A vida espiritual que José
nos mostra, não é um caminho que explica, mas um caminho que acolhe. Só a
partir deste acolhimento, desta reconciliação, é possível intuir também uma
história mais excelsa, um significado mais profundo. Parecem ecoar as palavras
inflamadas de Job, quando, desafiado pela esposa a rebelar-se contra todo o mal
que lhe está a acontecer, responde: «Se recebemos os bens da mão de Deus, não
aceitaremos também os males?» (Job 2, 10).
José não é um homem
resignado passivamente. O seu protagonismo é corajoso e forte. O acolhimento é
um modo pelo qual se manifesta, na nossa vida, o dom da fortaleza que nos vem
do Espírito Santo. Só o Senhor nos pode dar força para acolher a vida como ela
é, aceitando até mesmo as suas contradições, imprevistos e desilusões.
A vinda de Jesus ao nosso
meio é um dom do Pai, para que cada um se reconcilie com a carne da sua
história, mesmo quando não a compreende totalmente.
O que Deus disse ao nosso
Santo – «José, Filho de David, não temas…» (Mt 1, 20) –, parece repeti-lo a nós
também: «Não tenhais medo!» É necessário deixar de lado a ira e a desilusão
para – movidos não por qualquer resignação mundana, mas com uma fortaleza cheia
de esperança – dar lugar àquilo que não escolhemos e, todavia, existe. Acolher
a vida desta maneira introduz-nos num significado oculto. A vida de cada um de
nós pode recomeçar miraculosamente, se encontrarmos a coragem de a viver segundo
aquilo que nos indica o Evangelho. E não importa se tudo parece ter tomado já
uma direção errada, e se algumas coisas já são irreversíveis. Deus pode fazer
brotar flores no meio das rochas. E mesmo que o nosso coração nos censure de
qualquer coisa, Ele «é maior que o nosso coração e conhece tudo» (1 Jo 3, 20).
Reaparece aqui o realismo
cristão, que não deita fora nada do que existe. A realidade, na sua misteriosa
persistência e complexidade, é portadora dum sentido da existência com as suas
luzes e sombras. É isto que leva o apóstolo Paulo a dizer: «Sabemos que tudo
contribui para o bem daqueles que amam a Deus» (Rm 8, 28). E Santo Agostinho
acrescenta: tudo, «incluindo aquilo que é chamado mal».[19] Nesta perspetiva
global, a fé dá significado a todos os acontecimentos, sejam eles felizes ou
tristes.
Assim, longe de nós pensar
que crer signifique encontrar fáceis soluções consoladoras. Antes, pelo
contrário, a fé que Cristo nos ensinou é a que vemos em São José, que não
procura atalhos, mas enfrenta de olhos abertos aquilo que lhe acontece,
assumindo pessoalmente a responsabilidade por isso.
O acolhimento de José
convida-nos a receber os outros, sem exclusões, tal como são, reservando uma
predileção especial pelos mais frágeis, porque Deus escolhe o que é frágil (cf.

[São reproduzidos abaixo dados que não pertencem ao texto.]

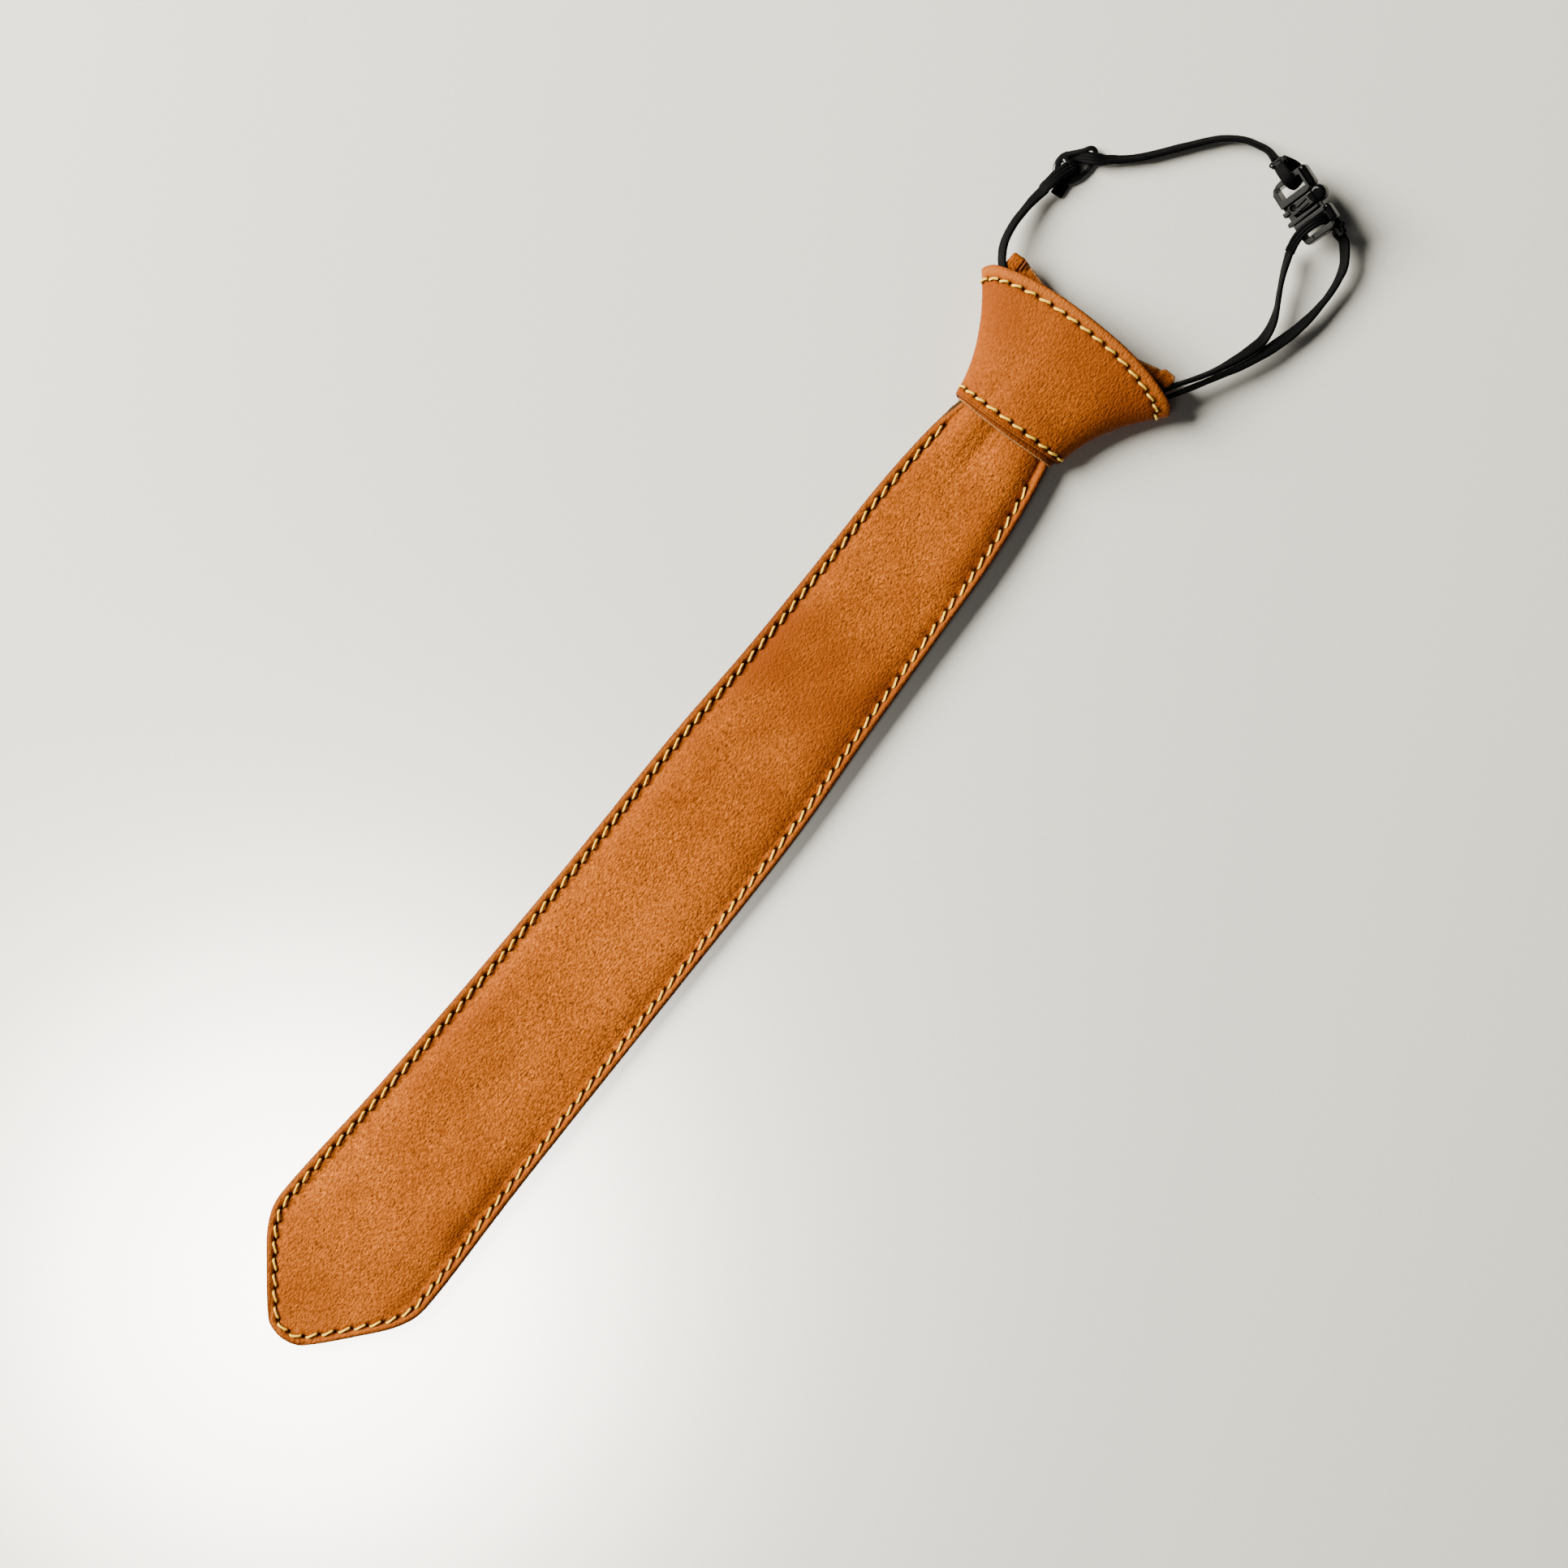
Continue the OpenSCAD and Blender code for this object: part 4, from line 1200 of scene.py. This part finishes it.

1 Cor 1, 27), é «pai dos órfãos e defensor das viúvas» (Sal 68, 6) e manda amar
o forasteiro.[20] Posso imaginar ter sido do procedimento de José que Jesus
tirou inspiração para a parábola do filho pródigo e do pai misericordioso (cf.
Lc 15, 11-32).
Francisco
Notas:
[18] Francisco, Homilia na
Santa Missa com Beatificações (Villavicencio – Colômbia, 8 de setembro de
2017): AAS 109 (2017), 1061.
[19] «… etiam illud quod malum dicitur», in Enchiridion de fide, spe et caritate,
3.11: PL 40, 236.
[20] Cf. Deuteronómio 10,
19; Êxodo 22, 20-22; Lucas 10, 29-37.